Inspired by the liner notes that accompany vinyl records, which started as places for advertising and became “potent places for experimentation and critique,” Daphne Brooks places her own book between genres. Liner Notes for the Revolution is at once a “counterhistory of popular music criticism,” archival scholarship on the lost and under-remembered figures of Black women’s music-making, and a manual for how to listen to music in a way that understands singing itself as culture work and intellectual labor. Frankfurt School thinkers make frequent appearances in the bibliography, as do Black feminist scholars from Zora Neale Hurston on, but they’re almost outnumbered by critics, poets, and fiction writers, and they’re all placed on equal intellectual ground with the musicians themselves.

Brooks writes with buoyant passion about the musicians and performances that mean so much to her, intellectually as well as personally. Her chattiness with her reader reflects the importance she places on the openness and intimacy that singers create with their audience, as well as the sensibility that she prizes in criticism and scholarship, of discarding useless hierarchies and barriers to understanding. We spoke on Zoom earlier this month; the following has been edited and condensed for clarity.

NAWAL ARJINI: Would you talk about the revolution in the title?

DAPHNE BROOKS: It’s deeply embedded in my core presumption that any art made by Black folks is revolutionary in that it defies the odds of how African Americans are historically expected to be able to articulate their humanity. I was trying to chart this overlooked, undertheorized history of Black women thinkers, whether they be musicians, writers, or everyday, round-the-way sisters on their way to the record store, who expressed their ideas about culture and taste and desire. Black women musicians were central to defining “modern culture.” It was these twinned axes of revolutionary cultural expressiveness and cultural thought that I wanted to explore in the book.

NA: You quote Robert Christgau’s argument that “rock criticism embraced a dream or metaphor of perpetual revolution.” What’s the relationship between that revolution and the ones you write about?

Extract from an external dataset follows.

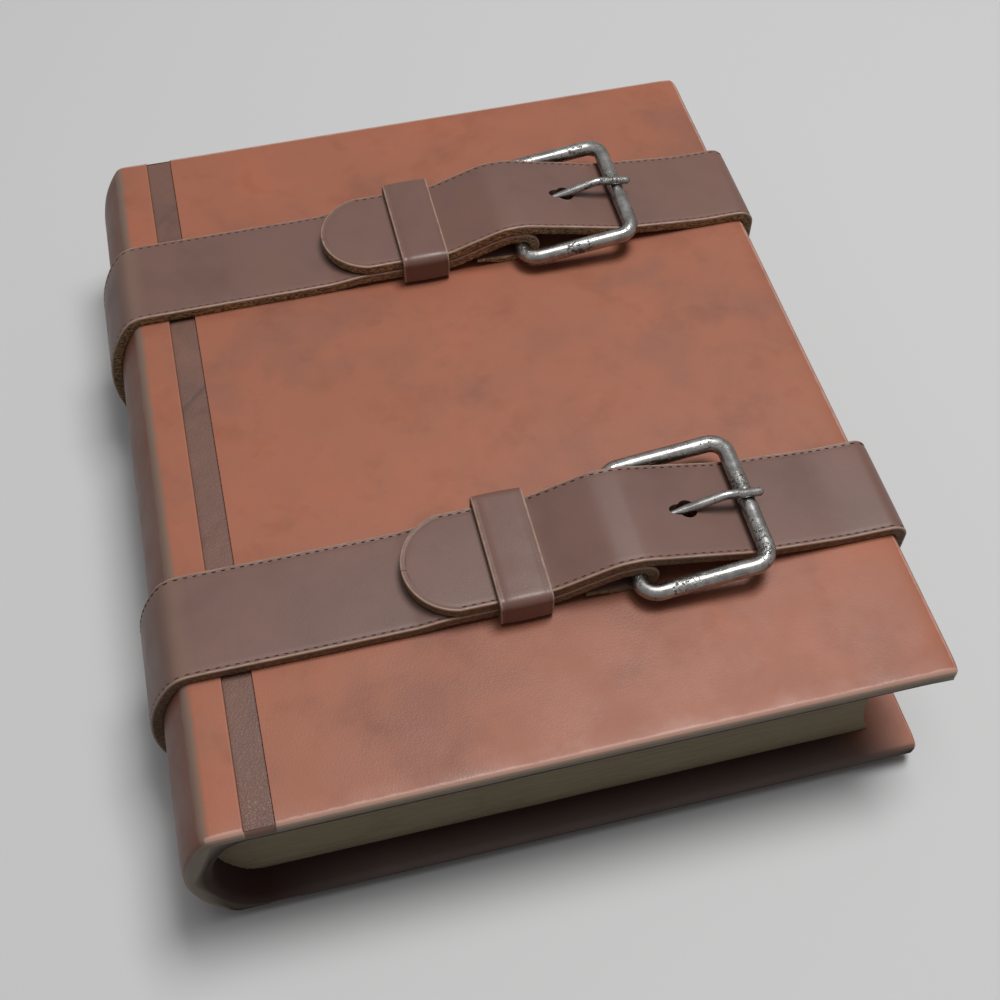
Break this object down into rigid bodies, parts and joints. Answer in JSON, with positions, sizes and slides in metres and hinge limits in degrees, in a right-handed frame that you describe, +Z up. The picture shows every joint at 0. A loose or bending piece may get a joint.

DB: The golden age of rock music criticism has informed my thinking, and I also battle with it. That epoch of writing was centered on a belief among predominantly white male critics that rock-and-roll music culture was the most revolutionary and insurgent cultural expression of the post–World War II era. The way those writers identified revolution was this radical, sui generis individualism that rock artists, they argued, gave birth to. My contention is that, if we trace the history of popular music culture back to the catastrophe of 1619, there’s a long, vibrant artistic tradition that comes out of that catastrophe. That’s a longer duree of revolution than the boys in the club were trying to chart in the ’60s.